ASO is pleased to endorse and support the new joint consensus statement and pledge by international scientific organisations regarding weight bias and the stigma of obesity.
People with obesity face not only increased risk of serious medical complications but also a pervasive, resilient form of social stigma. Perceived – without evidence – as lazy, gluttonous, lacking will power and selfdiscipline, individuals suffering from obesity are often discriminated against in the workplace, education, and even by healthcare professionals.
Research has shown that obesity stigma can cause significant harm to afflicted individuals including both physical and psychological consequences. People who experience it are also less likely to seek and receive adequate care. The damaging consequences of obesity stigma, however, extend beyond harm to individual victims. The prevailing view that obesity is a choice and that it can be reversed by voluntary decisions to eat less and exercise more can mislead public health policies, undermine access to evidence-based treatments, and compromise advances in research. In fact, diseases such as obesity and type 2 diabetes receive far less research funding than do other diseases, relative to their prevalence and the costs they impose upon society.
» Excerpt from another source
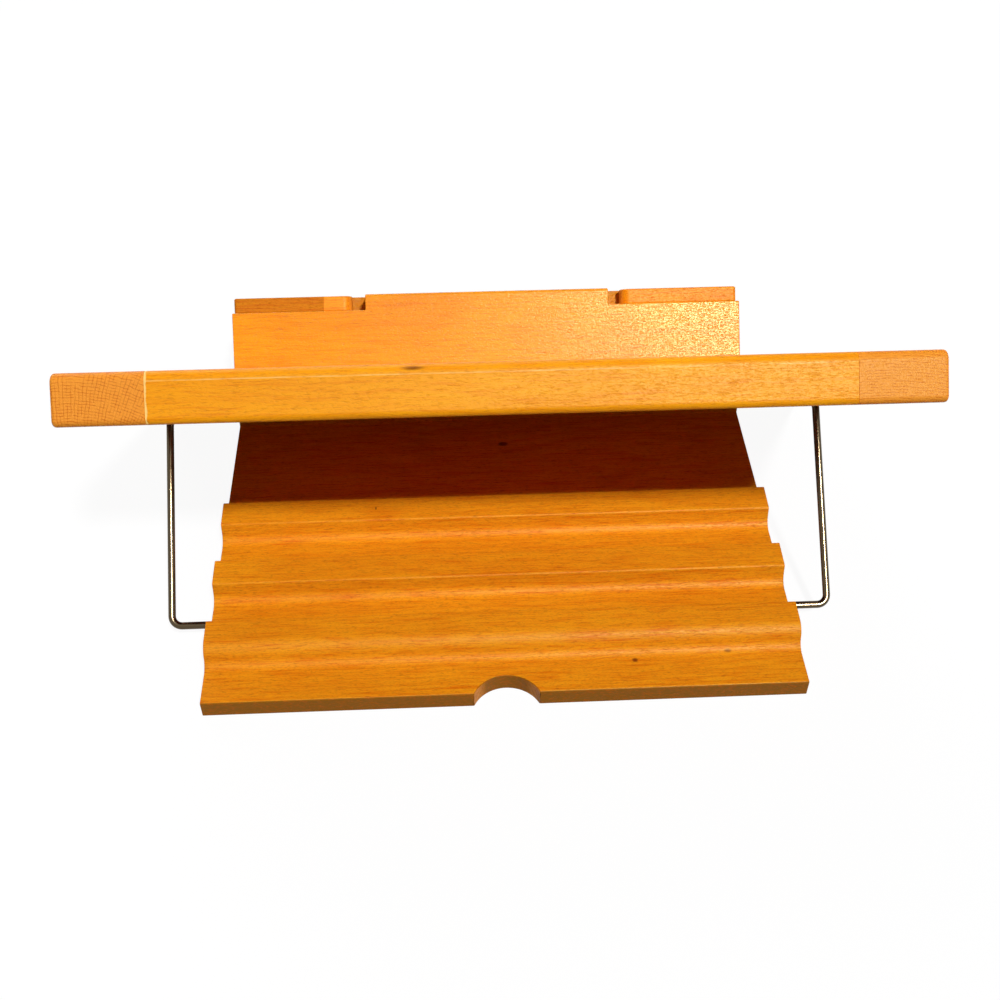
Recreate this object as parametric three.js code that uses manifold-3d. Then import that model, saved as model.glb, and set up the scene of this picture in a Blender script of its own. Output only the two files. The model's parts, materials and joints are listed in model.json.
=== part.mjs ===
// Folding bookstand rack in beech: a framed panel leans back over a ratchet base board and is
// propped by a wire bail whose crossbar drops into one of three grooves.
//
// Millimetres. +X is the reader's right, +Y points away from the reader, +Z is up.
// The origin is the centre of the base board's underside. The stand is at rest with the bail
// in the rearmost groove, which is the most reclined setting.
import * as THREE from 'three';
import { mergeVertices } from 'three/addons/utils/BufferGeometryUtils.js';
import Module from 'manifold-3d';

const wasm = await Module();
wasm.setup();

// ---------------------------------------------------------------- driving dimensions
const seatGap = 0.3;              // left between two pieces that touch or are glued
const cutOverrun = 1;             // cuts run this far past the faces they open
const sideClearance = 1.5;        // between the base board's ends and the stiles

// Base board, milled from one length of stock
const baseLength = 179.4;           // front of the nose to the rear edge
const stockThickness = 17.5;      // nose and tooth lips keep the full stock
const floorThickness = 8;         // under the grooves and at the rear edge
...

Raising awareness of the negative consequences of stigma is important, but not sufficient to eradicate it. Putting aside longstanding preconceptions, changing widespread, deep-rooted beliefs and prevailing mind sets will require a new public narrative of obesity that is coherent with modern scientific knowledge.
Given the pervasiveness of weight bias, this goal can only be achieved through concerted efforts of a broad group of stakeholders, including healthcare professionals, researchers, the media, policymakers, and the patients themselves.
The aim of this joint consensus conference was to inform healthcare professionals, policymakers and the public about the causes and harms of obesity stigma, explain the gap between scientific evidence and the myths and misconceptions that reinforce weight bias and propose a novel narrative about obesity, coherent with scientific evidence and respectful to the rights of individuals afflicted with this disease.